Your input will be a square of arbitrary width and height containing some amount of queens. The input board will look like this (this board has a width and height of 8):

...Q....
......Q.
..Q.....
.......Q
.Q......
....Q...
Q.......
.....Q..

There are 8 queens on this board. If there were, say, 7, or 1, or 10 on here, the board wouldn't be valid.

Here we use a . for an empty space, and a Q for a queen. You may, alternatively, use any non-whitespace character you wish instead.

This input can be verified as valid, and you should print (or return) a truthy value (if it is was not valid, you should print (or return) a falsy value).
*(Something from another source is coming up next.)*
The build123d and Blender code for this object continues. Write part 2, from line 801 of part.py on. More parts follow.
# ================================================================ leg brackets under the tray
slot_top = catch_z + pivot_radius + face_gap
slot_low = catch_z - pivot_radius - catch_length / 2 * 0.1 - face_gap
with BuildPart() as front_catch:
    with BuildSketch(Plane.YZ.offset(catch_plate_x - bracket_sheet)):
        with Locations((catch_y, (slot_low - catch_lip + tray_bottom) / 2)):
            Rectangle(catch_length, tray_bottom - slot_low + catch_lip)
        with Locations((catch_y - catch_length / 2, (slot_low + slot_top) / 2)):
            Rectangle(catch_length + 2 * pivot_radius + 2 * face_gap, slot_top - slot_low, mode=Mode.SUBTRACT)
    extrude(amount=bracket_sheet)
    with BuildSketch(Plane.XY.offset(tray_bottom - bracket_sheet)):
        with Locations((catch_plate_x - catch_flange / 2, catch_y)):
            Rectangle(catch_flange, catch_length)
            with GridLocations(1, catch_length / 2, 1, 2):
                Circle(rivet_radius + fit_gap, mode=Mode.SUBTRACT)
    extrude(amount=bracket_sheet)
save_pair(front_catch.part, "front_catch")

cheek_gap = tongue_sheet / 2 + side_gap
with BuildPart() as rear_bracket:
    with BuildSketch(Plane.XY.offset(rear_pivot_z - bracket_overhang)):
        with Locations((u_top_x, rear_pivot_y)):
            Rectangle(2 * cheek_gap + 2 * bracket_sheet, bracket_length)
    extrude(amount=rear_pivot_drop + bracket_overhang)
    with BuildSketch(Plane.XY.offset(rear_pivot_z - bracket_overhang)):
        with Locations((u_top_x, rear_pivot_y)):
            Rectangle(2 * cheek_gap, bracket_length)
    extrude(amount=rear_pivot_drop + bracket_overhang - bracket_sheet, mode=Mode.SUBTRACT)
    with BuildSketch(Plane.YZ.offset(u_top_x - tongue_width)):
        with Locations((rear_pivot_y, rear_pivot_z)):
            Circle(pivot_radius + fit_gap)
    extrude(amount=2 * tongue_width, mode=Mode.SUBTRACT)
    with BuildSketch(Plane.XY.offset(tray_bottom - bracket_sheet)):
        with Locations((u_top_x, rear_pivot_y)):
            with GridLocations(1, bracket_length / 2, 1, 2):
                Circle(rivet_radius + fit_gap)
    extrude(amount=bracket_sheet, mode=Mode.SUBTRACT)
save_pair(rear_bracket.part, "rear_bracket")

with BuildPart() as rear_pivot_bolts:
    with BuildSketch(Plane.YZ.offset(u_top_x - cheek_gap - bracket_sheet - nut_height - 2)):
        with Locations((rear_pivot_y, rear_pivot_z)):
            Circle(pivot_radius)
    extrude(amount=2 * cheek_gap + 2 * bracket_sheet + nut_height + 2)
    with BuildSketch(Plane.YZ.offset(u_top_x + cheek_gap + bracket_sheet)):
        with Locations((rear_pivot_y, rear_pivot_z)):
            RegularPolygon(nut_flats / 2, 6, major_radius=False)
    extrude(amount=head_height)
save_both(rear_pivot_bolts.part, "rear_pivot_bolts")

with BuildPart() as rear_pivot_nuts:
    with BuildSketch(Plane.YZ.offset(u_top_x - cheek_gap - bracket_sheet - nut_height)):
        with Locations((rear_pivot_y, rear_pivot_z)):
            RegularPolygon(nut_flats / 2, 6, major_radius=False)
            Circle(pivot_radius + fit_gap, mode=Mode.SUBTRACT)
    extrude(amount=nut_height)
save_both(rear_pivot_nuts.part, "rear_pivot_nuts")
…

It is valid because no queen is in the same row, column, diagonal or anti-diagonal as another.

Examples (don't output things in brackets):

...Q....
......Q.
..Q.....
.......Q
.Q......
....Q...
Q.......
.....Q..

1

...Q.
Q....
.Q...
....Q
..Q..

0

Q.
Q.

0

..Q
...
.Q.

0 (this is 0 because there are only 2 queens on a 3x3 board)


..Q.
Q...
...Q
.Q..

1

Q

1 (this is valid, because the board is only 1x1, so there's no queen that can take another)
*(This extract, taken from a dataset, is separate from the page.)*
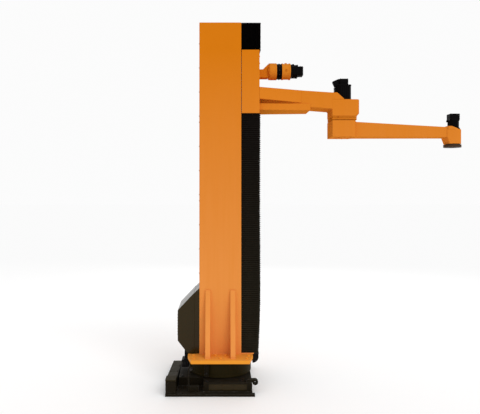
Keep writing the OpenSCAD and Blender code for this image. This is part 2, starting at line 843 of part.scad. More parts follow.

Let me stress that an input is only valid, if no queen is in the same row, column, diagonal or anti-diagonal as another.

Rules

  • You will never receive an empty input
  • If the input contains fewer queens than the sqaure root of the area of the board, it is not valid.
  • Note there are no valid solutions for a 2x2 or 3x3 board, but there is a solution for every other size square board, where the width and height is a natural number.
  • The input may be in any reasonable format, as per PPCG rules
  • The input will always be a sqaure
  • I used 1 and 0 in the examples, but you may use any truthy or falsy values (such as Why yes, sir, that is indeed the case and Why no, sir, that is not the case)

As this is , the shortest code wins!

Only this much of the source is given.